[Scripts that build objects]
◆ ◆ ◆ ◆ ◆ ◆ ◆

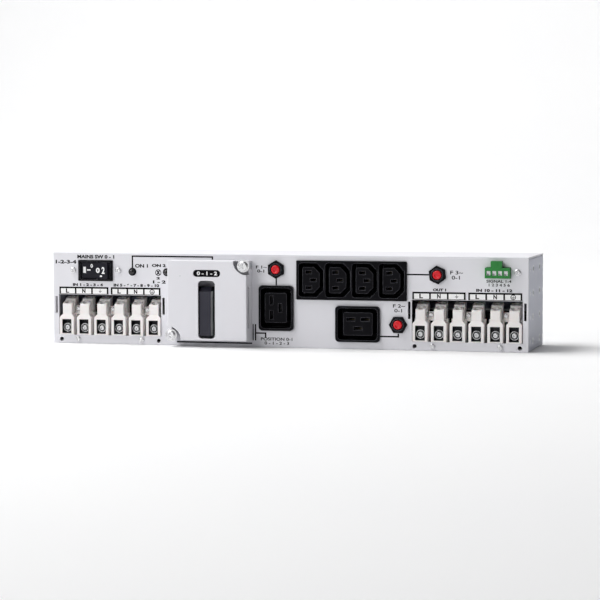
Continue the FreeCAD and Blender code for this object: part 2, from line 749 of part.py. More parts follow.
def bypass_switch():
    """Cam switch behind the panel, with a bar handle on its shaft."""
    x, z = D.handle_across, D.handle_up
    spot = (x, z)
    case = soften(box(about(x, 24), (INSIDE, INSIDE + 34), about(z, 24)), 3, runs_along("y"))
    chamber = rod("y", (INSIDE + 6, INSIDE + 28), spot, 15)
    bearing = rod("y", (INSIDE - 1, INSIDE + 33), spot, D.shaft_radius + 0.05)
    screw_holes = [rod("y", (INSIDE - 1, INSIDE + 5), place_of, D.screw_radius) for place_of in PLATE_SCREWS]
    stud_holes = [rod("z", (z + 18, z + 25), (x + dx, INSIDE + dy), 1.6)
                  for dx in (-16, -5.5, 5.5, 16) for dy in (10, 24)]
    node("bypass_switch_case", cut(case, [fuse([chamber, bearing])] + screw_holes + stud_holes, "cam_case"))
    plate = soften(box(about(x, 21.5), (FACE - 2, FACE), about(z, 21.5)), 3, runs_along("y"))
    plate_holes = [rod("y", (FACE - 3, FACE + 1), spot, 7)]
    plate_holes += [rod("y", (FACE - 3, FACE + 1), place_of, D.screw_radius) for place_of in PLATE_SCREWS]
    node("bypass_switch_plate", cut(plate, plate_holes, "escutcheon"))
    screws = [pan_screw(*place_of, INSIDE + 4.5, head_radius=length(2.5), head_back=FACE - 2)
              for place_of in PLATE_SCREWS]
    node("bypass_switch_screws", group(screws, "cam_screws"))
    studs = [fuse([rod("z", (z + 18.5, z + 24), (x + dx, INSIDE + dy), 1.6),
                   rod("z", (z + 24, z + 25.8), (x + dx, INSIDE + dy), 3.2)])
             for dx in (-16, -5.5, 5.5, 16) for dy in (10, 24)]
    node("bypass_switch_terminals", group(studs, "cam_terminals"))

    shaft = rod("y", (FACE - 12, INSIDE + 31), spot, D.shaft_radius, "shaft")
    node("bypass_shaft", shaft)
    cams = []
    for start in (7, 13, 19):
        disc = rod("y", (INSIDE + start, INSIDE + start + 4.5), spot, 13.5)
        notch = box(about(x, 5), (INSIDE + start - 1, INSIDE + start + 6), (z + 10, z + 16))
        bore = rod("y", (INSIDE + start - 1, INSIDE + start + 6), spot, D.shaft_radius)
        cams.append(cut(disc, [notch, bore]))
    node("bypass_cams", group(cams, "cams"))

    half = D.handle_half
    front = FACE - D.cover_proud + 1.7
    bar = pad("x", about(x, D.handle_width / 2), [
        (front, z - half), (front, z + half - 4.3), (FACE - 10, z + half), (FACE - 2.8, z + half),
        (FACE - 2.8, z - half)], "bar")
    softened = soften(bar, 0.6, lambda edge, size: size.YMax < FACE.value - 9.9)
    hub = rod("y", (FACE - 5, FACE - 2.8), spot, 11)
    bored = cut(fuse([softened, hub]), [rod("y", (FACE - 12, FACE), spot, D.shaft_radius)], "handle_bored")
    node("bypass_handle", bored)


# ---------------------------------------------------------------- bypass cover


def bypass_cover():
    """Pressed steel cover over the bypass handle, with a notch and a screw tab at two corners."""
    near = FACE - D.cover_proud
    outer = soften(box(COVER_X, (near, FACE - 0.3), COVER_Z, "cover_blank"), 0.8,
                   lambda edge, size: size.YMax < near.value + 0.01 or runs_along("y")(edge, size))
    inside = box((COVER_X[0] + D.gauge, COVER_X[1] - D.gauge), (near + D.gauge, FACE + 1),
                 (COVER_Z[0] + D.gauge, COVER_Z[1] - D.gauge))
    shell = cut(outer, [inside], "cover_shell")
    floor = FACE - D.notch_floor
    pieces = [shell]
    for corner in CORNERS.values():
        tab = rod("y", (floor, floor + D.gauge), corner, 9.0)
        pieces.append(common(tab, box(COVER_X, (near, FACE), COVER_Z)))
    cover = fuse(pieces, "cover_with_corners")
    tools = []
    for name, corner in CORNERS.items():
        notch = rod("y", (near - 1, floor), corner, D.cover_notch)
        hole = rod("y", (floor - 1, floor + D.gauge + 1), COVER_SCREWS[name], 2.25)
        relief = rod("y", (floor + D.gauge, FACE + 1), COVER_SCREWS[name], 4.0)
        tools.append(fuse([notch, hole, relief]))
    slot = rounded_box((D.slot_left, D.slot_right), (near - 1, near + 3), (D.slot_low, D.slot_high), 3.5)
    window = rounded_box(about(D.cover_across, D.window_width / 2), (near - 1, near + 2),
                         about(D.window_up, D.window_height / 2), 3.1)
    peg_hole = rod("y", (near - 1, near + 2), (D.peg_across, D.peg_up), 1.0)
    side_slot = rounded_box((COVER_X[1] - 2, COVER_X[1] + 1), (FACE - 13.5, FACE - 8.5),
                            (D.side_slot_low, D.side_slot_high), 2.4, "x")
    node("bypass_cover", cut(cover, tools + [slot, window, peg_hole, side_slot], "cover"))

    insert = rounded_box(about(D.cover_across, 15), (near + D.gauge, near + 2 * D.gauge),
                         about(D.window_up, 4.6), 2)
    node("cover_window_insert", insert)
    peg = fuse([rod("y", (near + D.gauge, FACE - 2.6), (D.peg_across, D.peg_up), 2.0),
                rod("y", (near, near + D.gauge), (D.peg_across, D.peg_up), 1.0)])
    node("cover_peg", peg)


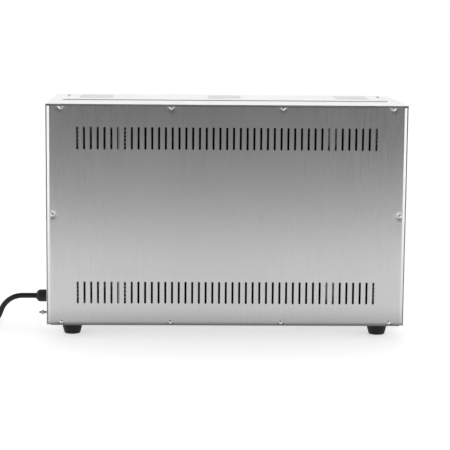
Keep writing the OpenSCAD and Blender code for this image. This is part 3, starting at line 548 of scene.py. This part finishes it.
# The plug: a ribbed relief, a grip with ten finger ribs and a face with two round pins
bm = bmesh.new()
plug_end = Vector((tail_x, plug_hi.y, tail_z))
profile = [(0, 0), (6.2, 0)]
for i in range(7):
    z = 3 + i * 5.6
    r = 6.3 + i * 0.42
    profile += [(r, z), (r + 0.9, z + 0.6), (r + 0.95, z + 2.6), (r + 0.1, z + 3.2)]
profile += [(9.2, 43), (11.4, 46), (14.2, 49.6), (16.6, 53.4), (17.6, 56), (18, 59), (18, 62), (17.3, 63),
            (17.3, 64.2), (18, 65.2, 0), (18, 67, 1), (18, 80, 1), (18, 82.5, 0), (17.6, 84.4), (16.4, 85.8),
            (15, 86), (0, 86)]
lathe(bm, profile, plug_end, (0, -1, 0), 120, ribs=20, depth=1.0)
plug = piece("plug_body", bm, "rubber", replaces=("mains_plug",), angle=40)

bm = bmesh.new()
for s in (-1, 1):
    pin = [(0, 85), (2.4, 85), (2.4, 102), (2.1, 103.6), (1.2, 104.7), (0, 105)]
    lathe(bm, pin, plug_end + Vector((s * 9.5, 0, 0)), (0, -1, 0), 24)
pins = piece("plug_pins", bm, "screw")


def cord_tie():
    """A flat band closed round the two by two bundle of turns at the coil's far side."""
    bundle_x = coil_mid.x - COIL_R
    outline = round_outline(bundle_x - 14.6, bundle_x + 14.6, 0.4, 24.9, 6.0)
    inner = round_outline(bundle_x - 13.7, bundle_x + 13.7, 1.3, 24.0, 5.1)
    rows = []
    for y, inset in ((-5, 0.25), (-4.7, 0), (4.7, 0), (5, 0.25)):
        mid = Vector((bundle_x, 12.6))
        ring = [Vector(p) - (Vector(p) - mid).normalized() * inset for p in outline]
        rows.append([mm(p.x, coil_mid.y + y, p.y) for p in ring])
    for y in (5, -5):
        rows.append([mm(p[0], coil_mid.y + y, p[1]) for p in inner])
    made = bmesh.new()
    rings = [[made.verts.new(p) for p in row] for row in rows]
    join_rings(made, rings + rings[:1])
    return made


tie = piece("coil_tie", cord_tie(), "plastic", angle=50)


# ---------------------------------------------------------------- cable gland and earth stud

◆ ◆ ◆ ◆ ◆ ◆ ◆

WHAT YOU HAVE TO DO
Locate the lines above that contain "Blender" and copy them.

CORRECT RESULT
Continue the FreeCAD and Blender code for this object: part 2, from line 749 of part.py. More parts follow.
Keep writing the OpenSCAD and Blender code for this image. This is part 3, starting at line 548 of scene.py. This part finishes it.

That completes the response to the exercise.